INSTRUCTIONS FOR THE TASK>
Output an exact reproduction of the data.

SOURCE EXCERPT>

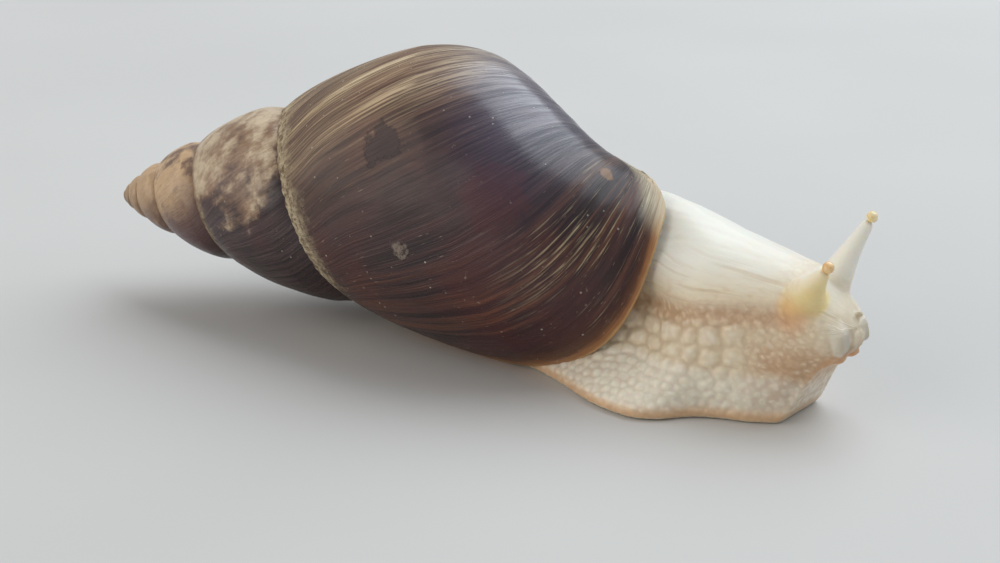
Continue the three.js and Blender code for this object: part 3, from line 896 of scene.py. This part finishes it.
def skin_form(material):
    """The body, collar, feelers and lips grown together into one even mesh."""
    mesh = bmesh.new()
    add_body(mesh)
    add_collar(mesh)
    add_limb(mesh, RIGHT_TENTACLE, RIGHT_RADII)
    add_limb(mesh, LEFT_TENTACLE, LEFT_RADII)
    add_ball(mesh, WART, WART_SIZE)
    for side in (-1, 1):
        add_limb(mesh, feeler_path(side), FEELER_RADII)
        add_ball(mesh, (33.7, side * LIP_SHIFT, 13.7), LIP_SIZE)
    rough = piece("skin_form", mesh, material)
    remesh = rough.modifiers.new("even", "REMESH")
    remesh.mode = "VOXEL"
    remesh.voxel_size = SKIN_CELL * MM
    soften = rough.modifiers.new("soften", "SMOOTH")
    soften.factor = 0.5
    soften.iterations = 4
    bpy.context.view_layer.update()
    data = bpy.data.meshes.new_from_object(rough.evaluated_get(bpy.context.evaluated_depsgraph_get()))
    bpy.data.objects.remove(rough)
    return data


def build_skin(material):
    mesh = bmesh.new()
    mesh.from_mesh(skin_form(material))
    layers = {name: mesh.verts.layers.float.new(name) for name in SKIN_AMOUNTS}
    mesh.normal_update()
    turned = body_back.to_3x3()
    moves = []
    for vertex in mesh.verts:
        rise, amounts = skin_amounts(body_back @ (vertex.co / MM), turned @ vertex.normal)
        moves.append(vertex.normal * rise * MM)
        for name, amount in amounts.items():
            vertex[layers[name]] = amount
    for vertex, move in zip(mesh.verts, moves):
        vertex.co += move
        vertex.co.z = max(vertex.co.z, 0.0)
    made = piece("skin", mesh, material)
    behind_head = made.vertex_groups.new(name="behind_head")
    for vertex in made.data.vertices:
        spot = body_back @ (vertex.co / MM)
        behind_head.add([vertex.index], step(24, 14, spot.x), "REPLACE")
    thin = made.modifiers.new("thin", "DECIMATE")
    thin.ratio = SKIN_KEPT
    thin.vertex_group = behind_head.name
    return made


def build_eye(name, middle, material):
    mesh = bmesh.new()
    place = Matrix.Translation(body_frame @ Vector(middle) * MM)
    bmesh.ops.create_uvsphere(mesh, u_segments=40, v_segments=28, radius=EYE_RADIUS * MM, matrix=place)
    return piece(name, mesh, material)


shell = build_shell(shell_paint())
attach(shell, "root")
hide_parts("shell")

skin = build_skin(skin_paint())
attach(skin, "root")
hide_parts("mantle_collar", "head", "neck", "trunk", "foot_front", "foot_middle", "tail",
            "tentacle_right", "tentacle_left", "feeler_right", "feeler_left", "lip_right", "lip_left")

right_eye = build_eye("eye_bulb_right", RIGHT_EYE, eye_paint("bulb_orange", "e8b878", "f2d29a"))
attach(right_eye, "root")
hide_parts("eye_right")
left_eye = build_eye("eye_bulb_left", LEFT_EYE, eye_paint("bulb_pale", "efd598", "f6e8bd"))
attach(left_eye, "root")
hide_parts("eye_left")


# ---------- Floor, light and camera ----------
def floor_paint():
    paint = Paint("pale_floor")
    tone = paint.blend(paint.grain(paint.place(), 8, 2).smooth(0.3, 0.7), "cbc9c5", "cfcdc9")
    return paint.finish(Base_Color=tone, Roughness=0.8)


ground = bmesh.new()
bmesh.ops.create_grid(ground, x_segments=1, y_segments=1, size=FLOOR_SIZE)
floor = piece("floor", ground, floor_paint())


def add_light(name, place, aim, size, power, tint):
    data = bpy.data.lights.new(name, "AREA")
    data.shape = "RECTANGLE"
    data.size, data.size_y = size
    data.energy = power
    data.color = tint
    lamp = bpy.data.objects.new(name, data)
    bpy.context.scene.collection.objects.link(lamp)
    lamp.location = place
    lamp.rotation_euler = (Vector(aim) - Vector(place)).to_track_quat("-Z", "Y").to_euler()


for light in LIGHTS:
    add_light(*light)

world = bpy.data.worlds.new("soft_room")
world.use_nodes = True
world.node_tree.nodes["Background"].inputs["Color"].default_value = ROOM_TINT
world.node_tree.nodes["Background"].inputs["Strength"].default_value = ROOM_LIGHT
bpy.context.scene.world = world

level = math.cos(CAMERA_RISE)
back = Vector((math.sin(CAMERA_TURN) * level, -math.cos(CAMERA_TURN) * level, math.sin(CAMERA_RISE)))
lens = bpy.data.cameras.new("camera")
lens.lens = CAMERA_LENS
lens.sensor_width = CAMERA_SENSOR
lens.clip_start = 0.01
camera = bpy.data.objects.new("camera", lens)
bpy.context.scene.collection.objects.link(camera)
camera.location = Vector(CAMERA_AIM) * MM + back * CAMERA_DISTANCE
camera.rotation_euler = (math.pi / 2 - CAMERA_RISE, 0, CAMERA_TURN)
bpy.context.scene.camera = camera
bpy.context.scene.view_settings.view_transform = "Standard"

COMPLETED EXERCISE>
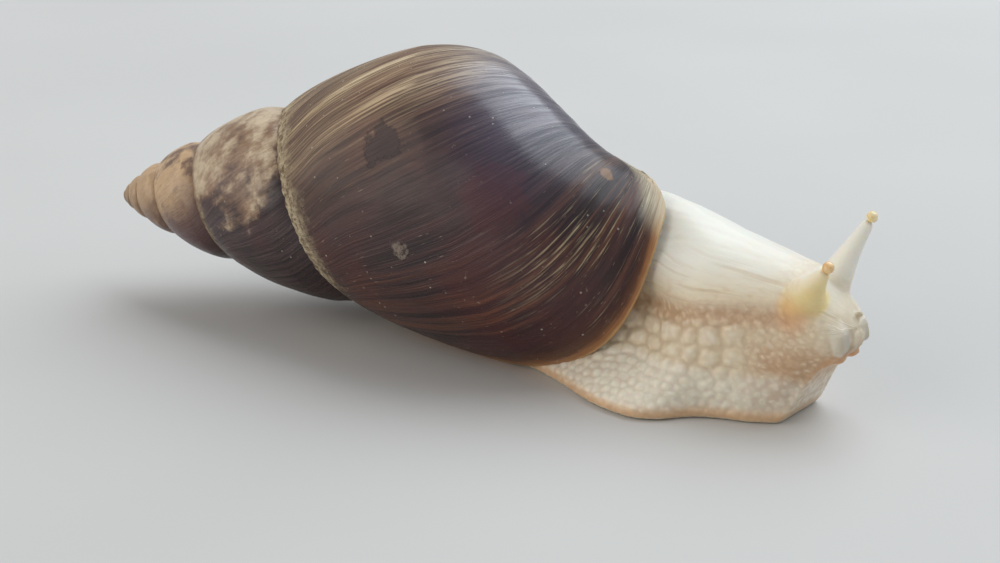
Continue the three.js and Blender code for this object: part 3, from line 896 of scene.py. This part finishes it.
def skin_form(material):
    """The body, collar, feelers and lips grown together into one even mesh."""
    mesh = bmesh.new()
    add_body(mesh)
    add_collar(mesh)
    add_limb(mesh, RIGHT_TENTACLE, RIGHT_RADII)
    add_limb(mesh, LEFT_TENTACLE, LEFT_RADII)
    add_ball(mesh, WART, WART_SIZE)
    for side in (-1, 1):
        add_limb(mesh, feeler_path(side), FEELER_RADII)
        add_ball(mesh, (33.7, side * LIP_SHIFT, 13.7), LIP_SIZE)
    rough = piece("skin_form", mesh, material)
    remesh = rough.modifiers.new("even", "REMESH")
    remesh.mode = "VOXEL"
    remesh.voxel_size = SKIN_CELL * MM
    soften = rough.modifiers.new("soften", "SMOOTH")
    soften.factor = 0.5
    soften.iterations = 4
    bpy.context.view_layer.update()
    data = bpy.data.meshes.new_from_object(rough.evaluated_get(bpy.context.evaluated_depsgraph_get()))
    bpy.data.objects.remove(rough)
    return data


def build_skin(material):
    mesh = bmesh.new()
    mesh.from_mesh(skin_form(material))
    layers = {name: mesh.verts.layers.float.new(name) for name in SKIN_AMOUNTS}
    mesh.normal_update()
    turned = body_back.to_3x3()
    moves = []
    for vertex in mesh.verts:
        rise, amounts = skin_amounts(body_back @ (vertex.co / MM), turned @ vertex.normal)
        moves.append(vertex.normal * rise * MM)
        for name, amount in amounts.items():
            vertex[layers[name]] = amount
    for vertex, move in zip(mesh.verts, moves):
        vertex.co += move
        vertex.co.z = max(vertex.co.z, 0.0)
    made = piece("skin", mesh, material)
    behind_head = made.vertex_groups.new(name="behind_head")
    for vertex in made.data.vertices:
        spot = body_back @ (vertex.co / MM)
        behind_head.add([vertex.index], step(24, 14, spot.x), "REPLACE")
    thin = made.modifiers.new("thin", "DECIMATE")
    thin.ratio = SKIN_KEPT
    thin.vertex_group = behind_head.name
    return made


def build_eye(name, middle, material):
    mesh = bmesh.new()
    place = Matrix.Translation(body_frame @ Vector(middle) * MM)
    bmesh.ops.create_uvsphere(mesh, u_segments=40, v_segments=28, radius=EYE_RADIUS * MM, matrix=place)
    return piece(name, mesh, material)


shell = build_shell(shell_paint())
attach(shell, "root")
hide_parts("shell")

skin = build_skin(skin_paint())
attach(skin, "root")
hide_parts("mantle_collar", "head", "neck", "trunk", "foot_front", "foot_middle", "tail",
            "tentacle_right", "tentacle_left", "feeler_right", "feeler_left", "lip_right", "lip_left")

right_eye = build_eye("eye_bulb_right", RIGHT_EYE, eye_paint("bulb_orange", "e8b878", "f2d29a"))
attach(right_eye, "root")
hide_parts("eye_right")
left_eye = build_eye("eye_bulb_left", LEFT_EYE, eye_paint("bulb_pale", "efd598", "f6e8bd"))
attach(left_eye, "root")
hide_parts("eye_left")


# ---------- Floor, light and camera ----------
def floor_paint():
    paint = Paint("pale_floor")
    tone = paint.blend(paint.grain(paint.place(), 8, 2).smooth(0.3, 0.7), "cbc9c5", "cfcdc9")
    return paint.finish(Base_Color=tone, Roughness=0.8)


ground = bmesh.new()
bmesh.ops.create_grid(ground, x_segments=1, y_segments=1, size=FLOOR_SIZE)
floor = piece("floor", ground, floor_paint())


def add_light(name, place, aim, size, power, tint):
    data = bpy.data.lights.new(name, "AREA")
    data.shape = "RECTANGLE"
    data.size, data.size_y = size
    data.energy = power
    data.color = tint
    lamp = bpy.data.objects.new(name, data)
    bpy.context.scene.collection.objects.link(lamp)
    lamp.location = place
    lamp.rotation_euler = (Vector(aim) - Vector(place)).to_track_quat("-Z", "Y").to_euler()


for light in LIGHTS:
    add_light(*light)

world = bpy.data.worlds.new("soft_room")
world.use_nodes = True
world.node_tree.nodes["Background"].inputs["Color"].default_value = ROOM_TINT
world.node_tree.nodes["Background"].inputs["Strength"].default_value = ROOM_LIGHT
bpy.context.scene.world = world

level = math.cos(CAMERA_RISE)
back = Vector((math.sin(CAMERA_TURN) * level, -math.cos(CAMERA_TURN) * level, math.sin(CAMERA_RISE)))
lens = bpy.data.cameras.new("camera")
lens.lens = CAMERA_LENS
lens.sensor_width = CAMERA_SENSOR
lens.clip_start = 0.01
camera = bpy.data.objects.new("camera", lens)
bpy.context.scene.collection.objects.link(camera)
camera.location = Vector(CAMERA_AIM) * MM + back * CAMERA_DISTANCE
camera.rotation_euler = (math.pi / 2 - CAMERA_RISE, 0, CAMERA_TURN)
bpy.context.scene.camera = camera
bpy.context.scene.view_settings.view_transform = "Standard"